28 апреля режиссеру и кинодраматургу Александру Миндадзе исполняется 70 лет. С 26 по 28 апреля в кинотеатре «Звезда» покажут его режиссерские работы — «Отрыв», «В субботу» и «Милый Ханс, дорогой Петр». Юбилей режиссер встречает, вернувшись со съемочной площадки: в Румынии завершился основной блок съемок его четвертой полнометражной картины «Паркет». О подробностях нового замысла и особенностях визуальной драматургии Александр Миндадзе рассказал Константину Шавловскому
— Можете рассказать, о чем будет ваш новый фильм?

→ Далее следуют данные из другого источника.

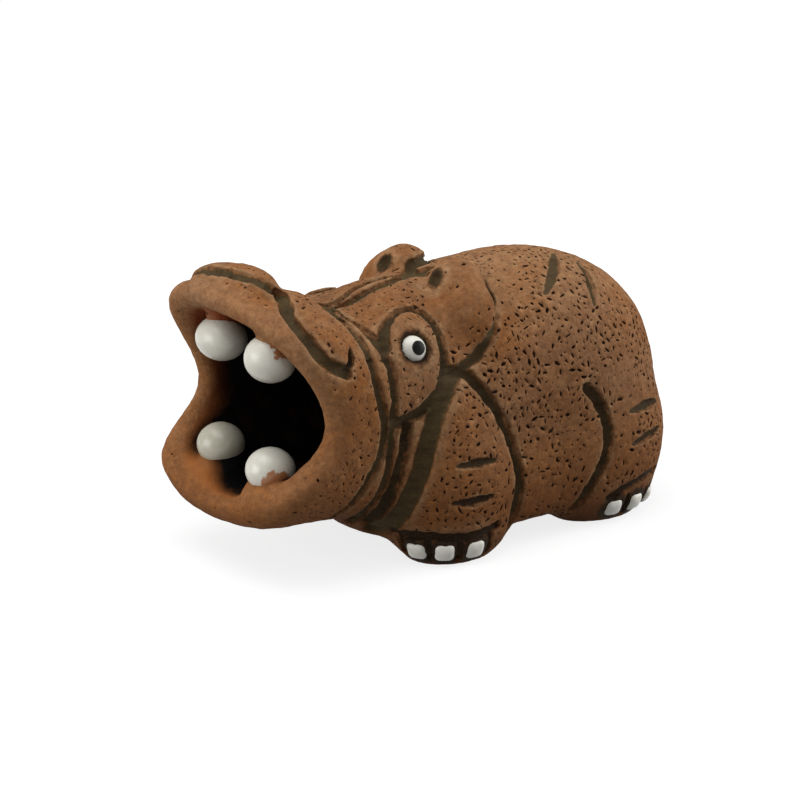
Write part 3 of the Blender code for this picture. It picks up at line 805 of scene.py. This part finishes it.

— «Паркет» — это история о людях, которые приехали в дорогой отель на юбилей своего танцевального клуба. Героев трое — мужчина и две женщины, всем за 50, у всех своя отдельная жизнь. На этом юбилее они должны исполнить танец, который последний раз танцевали 30 лет назад и который в шутку называли «Я и две моих телки». И все события крутятся вокруг этого танца и их отношений, которые 30 лет назад закончились не очень хорошо.
— Танец в каком стиле?
— Это клуб любителей аргентинского танго, которых, кстати, сейчас очень много, в том числе в России. У нас есть рестораны, где проходят милонги, аргентинские вечера с совершенно неаргентинскими людьми, которые туда приходят в большом количестве и танцуют. И в мире это чрезвычайно модно, популярно, востребовано.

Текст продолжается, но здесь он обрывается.